旭鎮守の八幡神社

旭区川井宿町にある【八幡神社】は、都岡町(川井からわかれて都岡町になりましたが、現在の都岡町・下川井町・矢指町・川井本町・川井宿町・上川井町は、三川井〈さんかわい〉と呼ばれる土地)で生まれ育ち、本籍もそこに在し、本社の今宿西町とは別にそこも所有している私としては、やはり、我が家の産土神としての想いが大きいです。

源氏の英雄的先祖として君臨する、八幡太郎義家(源義家)公が、前九年の役に赴くに当たって、この地にて弓矢の調練をして、戦勝祈願し、勝利後にこの地に祠を建てたのが始まりとされます。父 源頼義公と、鎌倉を出立して、東北へ向かうまで、長い時間を要しています。一陽来福のお守りで有名な、早稲田の穴八幡、その他の地で様々な伝説・逸話が残っていますが、

私の想像では、官軍という征討軍の称号は京都朝廷からもらえても、武力に長けた東国武士の力が絶対不可欠。ましてや、高望王から始まる桓武平氏系氏族や藤原系氏族が跋扈していて、源氏の拠点が東国にはまだない時代(平安時代後期)。

自分達が開拓した荘園に対して、それを守る意味で台頭しだしたばかりの武蔵七党をはじめとした武士は、基本的に自分の土地を奪われないために武力を蓄えはじめた黎明期だったと考えます。

源頼義・義家親子は、京都の都人だったため、東国(関東)の武士団は、彼等にすぐに組したとは考えにくい。そこで、源義家公は、弓の名手として京の都に鳴り響いた方でしたが、その当人に味方するかどうかを悩んでいたのではないだろうか。

そこで、義家公は、現八幡神社から都岡に広がる大矢場、下川井の矢場地区で、弓の調練をして、いや見せつけて、この辺りでは、都筑党(綴党・綴喜党)やその近辺の武士団が影ながら見守る中、盛大に【力】を見せつけたのだと思います。
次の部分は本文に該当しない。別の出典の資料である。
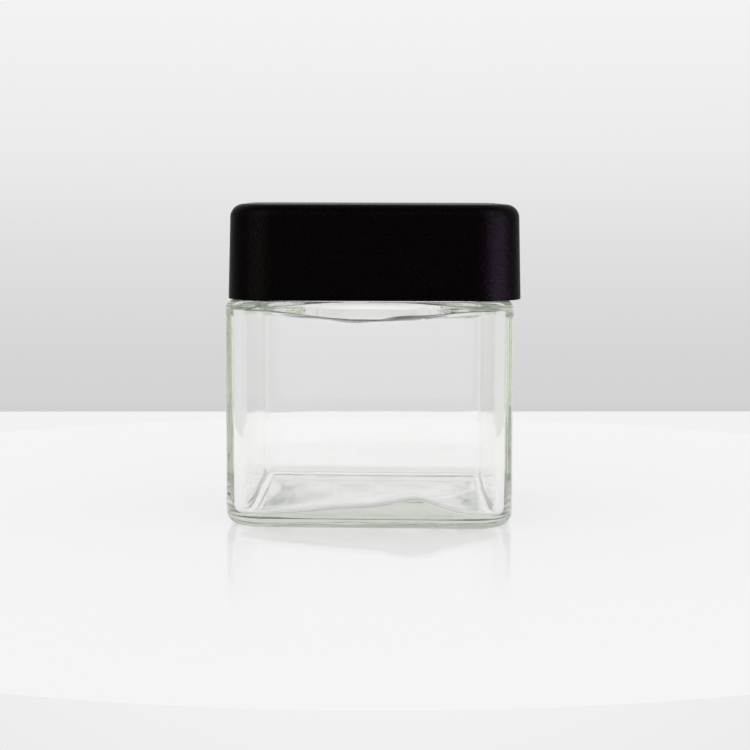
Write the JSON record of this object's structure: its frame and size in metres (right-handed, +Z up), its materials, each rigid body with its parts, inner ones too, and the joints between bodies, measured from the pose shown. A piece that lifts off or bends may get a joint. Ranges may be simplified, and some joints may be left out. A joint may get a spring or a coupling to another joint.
{
  "type": "square glass specimen jar",
  "caption": "Square clear glass jar with rounded edges, a round threaded neck and a square black screw lid with a liner inside.",
  "frame": {"origin": "centre of the jar's base, on the surface it stands on", "axes": "+Z up along the neck's axis; X and Y square to the jar's flat sides, -Y towards the front side"},
  "size_m": [0.0628, 0.0628, 0.0669],
  "materials": {
    "glass": "polished",
    "lid_plastic": "fine grain",
    "cap_plastic": "satin",
    "liner_foam": "matte",
    "liner_film": "smooth"
  },
  "bodies": {
    "jar": {"glass_jar": "glass"},
    "liner": {"liner_backing": "liner_foam", "liner_facing": "liner_film"},
    "lid": {"lid_shell": "lid_plastic", "inner_cap": "cap_plastic"}
  },
  "joints": [
    {"name": "lid_rise", "type": "slide", "parent": "jar", "child": "liner", "axis": [0, 0, 1], "range_m": [0, 0.0169]},
    {"name": "lid_turn", "type": "hinge", "parent": "liner", "child": "lid", "pos_m": [0, 0, 0.059], "axis": [0, 0, 1], "range_deg": [0, 1440]}
  ],
  "couplings": [
    {"joint": "lid_rise", "follows": "lid_turn", "m_per_rad": 0.00066845}
  ]
}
要は、この将軍に付き従っていって、勝算はあるのか、命を賭しても良い将軍なのか、自分達の多少の犠牲を伴っても、余りある恩賞があるのかを、それを眺めながら彼等の力量を推し測っていたのではないだろうか。一族郎党の浮沈にかかわる事なので、打算的に考えざるを得なかったと思います。
そうした中で、頼義・義家親子に、付き従っていくという選択をしたのだろう。
つまりは、義家親子は、それに値するとこの地の方々は判断し従軍したのだろう。

それらの過程と、勝利を通じ、桓武平氏が勢揃いの東国において、後に繋がる源氏の棟梁、源頼朝公が、鎌倉の地を中心とした武家社会を創り出せた礎になったのだと考えます。

この八幡神社(別名 矢場神社)の宮司により、白根の白根神社、下川井の三嶋神社、上白根の稲荷社は、護られています。それぞれに、鎌倉街道中の道、時代は下って中原街道の要衝に、鎮座しています。

現在の旭区は、鎌倉殿の13人でも出ていましたが、勇智仁を備えた優れた悲運の武将と言われる畠山重忠公が、無実の罪で弑された土地(鶴ヶ峰)であり、秩父党である彼の従兄弟の榛谷重朝(小山田四郎重朝)公が、伊勢神宮へ寄進した榛谷御厨の領主でもありました。重忠暗殺の翌日に、鎌倉の地で弑されています。
鎌倉幕府草創期においては、大国武蔵で力を持っていて、さらに、徒歩でも鎌倉へ1日の旅程にある旭区、保土ヶ谷区(榛谷重朝の兄弟は、それぞれ町田市、保土ヶ谷辺りから川崎市を領有していた)という、執権北條家からすると将来の危険因子に見えただろうことは、想像に難くありません。